Pierre Lermusiaux has been elected Chair of the SIAM Activity Group on Mathematics of Planet Earth (MPE) for the upcoming 2023-2024 term. SIAG/MPE is for mathematicians and computational scientists who care about the future of our planet. It is a multidisciplinary activity group studying Earth’s climate system and the effects of climate change; issues of resilience, sustainability, and biodiversity; and the impact of human activities on the environment.

For more information, see the SIAM/MPE web page.

Manan Presents Research at CDC Meeting

Graduate student Manan Doshi presented some of the recent results from our MSEAS group at the IEEE Conference on Decision and Control (CDC) in Cancun, Mexico, from December 6-9. His presentation was entitled “Hamilton–Jacobi Multi-Time Reachability.”

Congratulations to Manan!

Wael, Aaron, Tony, and Pierre Present Research at ASA Meeting

Graduate students Wael Hajj Ali, Aaron Charous, and Tony Ryu, as well as Prof. Pierre Lermusiaux all presented some of the recent results from our MSEAS group at the 183rd ASA meeting in Nashville, Tennessee from December 5-9, 2022. Wael and Aaron also organized the largest session of the ASA meeting this year. Aaron won the early career presenter award in computational acoustics!

Congrats to Aaron, Wael, Tony, and Pierre!

Aaron Wins Young/Early Career Presenter Award at ASA Meeting

Graduate student Aaron Charous from the MSEAS group recently won the Young/Early Career Presenter Award in Computational Acoustics at the 183rd Meeting of the Acoustical Society of America. Aaron’s presentation was on “Learning coordinate transforms for fast and accurate acoustic modeling.” The results enable accurate computational predictions of 3D underwater sound propagation in the ocean with complex bathymetries and discontinuities.
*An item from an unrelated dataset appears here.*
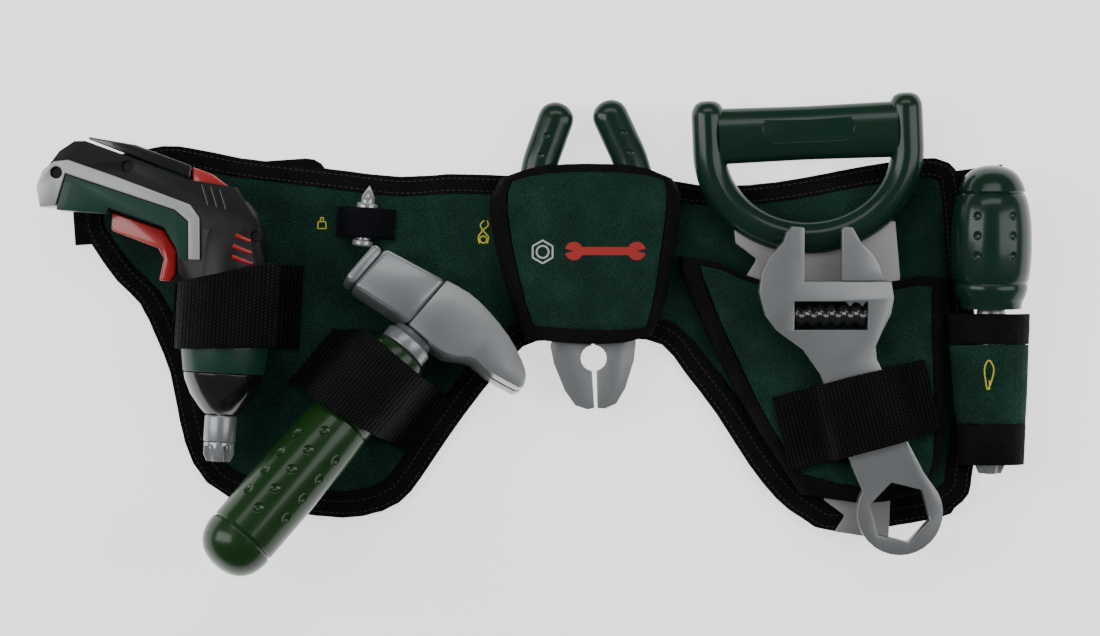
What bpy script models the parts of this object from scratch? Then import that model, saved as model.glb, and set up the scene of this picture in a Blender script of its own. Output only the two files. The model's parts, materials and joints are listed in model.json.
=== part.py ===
"""A child's tool belt with seven toy tools, lying on its back on a table.

Frame: X runs along the belt, Y up the belt, Z out of its front, and the table is z = 0.
Lengths are written in millimetres and turned into metres by MM when a mesh is made.
Every tool is modelled in its own frame, an empty that also lies on its joint's axis.
"""

import math

import bmesh
import bpy
from mathutils import Matrix, Vector
from mathutils.geometry import intersect_point_line

MM = 0.001
GAP = 0.3

# Where the belt's own drawing frame stands, so that the origin is under the middle of the whole object
CENTRE_SHIFT = (-1.0, -2.4)

# Belt panel and its binding
PANEL_THICK = 6.0
BINDING_TOP = 6.6
BINDING_SLIM = 11.0
BINDING_WIDE = 15.0
SEAT = BINDING_TOP + GAP
CLOTH = 1.4

# Waist straps, folded behind the ends of the panel
STRAP_WIDE = 40.0
STRAP_THICK = 1.2
STRAP_SEWN = 62.0
STRAP_FREE = 145.0
PATCH_THICK = 0.8
PATCH_LONG = 46.0
STRAP_LOW = PATCH_THICK + GAP
FOLD_HEIGHT = STRAP_LOW + STRAP_THICK + GAP / 2
RECESS_DEEP = STRAP_LOW + 2 * STRAP_THICK + 2 * GAP

# Cordless screwdriver
BARREL_R = 24.3
HANDLE_HALF = 16.0
TRIM_HALF = HANDLE_HALF + 1.5
BATTERY_R = 5.2
BATTERY_LONG = 44.0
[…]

Three awards are made of up to USD $250 each. The award winners were selected based on the quality of the presented paper, comprising both the content and its delivery.

Aaron also won this award at last year’s ASA meeting. Congratulations once again to Aaron!
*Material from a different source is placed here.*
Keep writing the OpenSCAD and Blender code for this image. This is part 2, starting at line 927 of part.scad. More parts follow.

Optimal Stochastic Modeling in Random Media Propagation: Dynamically Orthogonal Parabolic Equations?

Reliable underwater acoustic propagation is challenging due to complex ocean dynamics such as internal-waves and to the uncertain larger-scale ocean physics, acoustics, bathymetry, and seabed fields. For accurate acoustic propagation, capturing the important environmental uncertainties and variabilities and predicting the probability distributions of the acoustic pressure field is then what matters. Prior works towards addressing this goal include (i) wave propagation in random media techniques such as perturbation methods, path integral theory, and coupled-mode transport theory, and (ii) probabilistic modeling techniques such as Monte Carlo sampling and Polynomial Chaos expansions. Recently, we developed a novel technique called the Dynamically Orthogonal Parabolic Equations (DO-ParEq) which represent the sound speed, density, bathymetry, and acoustic pressure fields using optimal dynamic Karhunen-Loeve decompositions. The DO-ParEq are range-evolving partial and stochastic differential equations preserving acoustic nonlinearities and non-Gaussian properties. In this presentation, we showcase the theoretical and computational advantages of the DO-ParEq framework compared to the state-of-the-art techniques in the Pekeris waveguide and wedge benchmark problems, in addition to a realistic ocean example in the New York Bight region.